* _Available records_
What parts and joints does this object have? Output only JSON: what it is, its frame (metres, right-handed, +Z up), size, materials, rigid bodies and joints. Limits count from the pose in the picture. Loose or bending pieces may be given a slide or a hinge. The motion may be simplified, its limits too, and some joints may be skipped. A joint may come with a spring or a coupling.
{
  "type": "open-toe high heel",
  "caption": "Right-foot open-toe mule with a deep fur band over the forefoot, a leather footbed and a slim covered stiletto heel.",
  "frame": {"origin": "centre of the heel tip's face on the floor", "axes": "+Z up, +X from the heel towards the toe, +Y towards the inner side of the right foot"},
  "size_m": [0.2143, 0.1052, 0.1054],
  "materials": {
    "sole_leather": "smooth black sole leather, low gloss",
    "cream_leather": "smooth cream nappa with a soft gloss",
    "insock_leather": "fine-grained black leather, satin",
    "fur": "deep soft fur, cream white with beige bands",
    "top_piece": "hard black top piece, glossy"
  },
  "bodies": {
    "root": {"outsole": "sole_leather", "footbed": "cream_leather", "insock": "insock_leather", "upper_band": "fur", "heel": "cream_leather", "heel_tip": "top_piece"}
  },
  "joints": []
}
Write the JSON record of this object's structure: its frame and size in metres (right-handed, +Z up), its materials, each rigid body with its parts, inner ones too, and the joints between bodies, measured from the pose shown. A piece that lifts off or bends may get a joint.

* _Objective_
Produce a verbatim transcription of the entries above.

* _Task response_
What parts and joints does this object have? Output only JSON: what it is, its frame (metres, right-handed, +Z up), size, materials, rigid bodies and joints. Limits count from the pose in the picture. Loose or bending pieces may be given a slide or a hinge. The motion may be simplified, its limits too, and some joints may be skipped. A joint may come with a spring or a coupling.
{
  "type": "open-toe high heel",
  "caption": "Right-foot open-toe mule with a deep fur band over the forefoot, a leather footbed and a slim covered stiletto heel.",
  "frame": {"origin": "centre of the heel tip's face on the floor", "axes": "+Z up, +X from the heel towards the toe, +Y towards the inner side of the right foot"},
  "size_m": [0.2143, 0.1052, 0.1054],
  "materials": {
    "sole_leather": "smooth black sole leather, low gloss",
    "cream_leather": "smooth cream nappa with a soft gloss",
    "insock_leather": "fine-grained black leather, satin",
    "fur": "deep soft fur, cream white with beige bands",
    "top_piece": "hard black top piece, glossy"
  },
  "bodies": {
    "root": {"outsole": "sole_leather", "footbed": "cream_leather", "insock": "insock_leather", "upper_band": "fur", "heel": "cream_leather", "heel_tip": "top_piece"}
  },
  "joints": []
}
Write the JSON record of this object's structure: its frame and size in metres (right-handed, +Z up), its materials, each rigid body with its parts, inner ones too, and the joints between bodies, measured from the pose shown. A piece that lifts off or bends may get a joint.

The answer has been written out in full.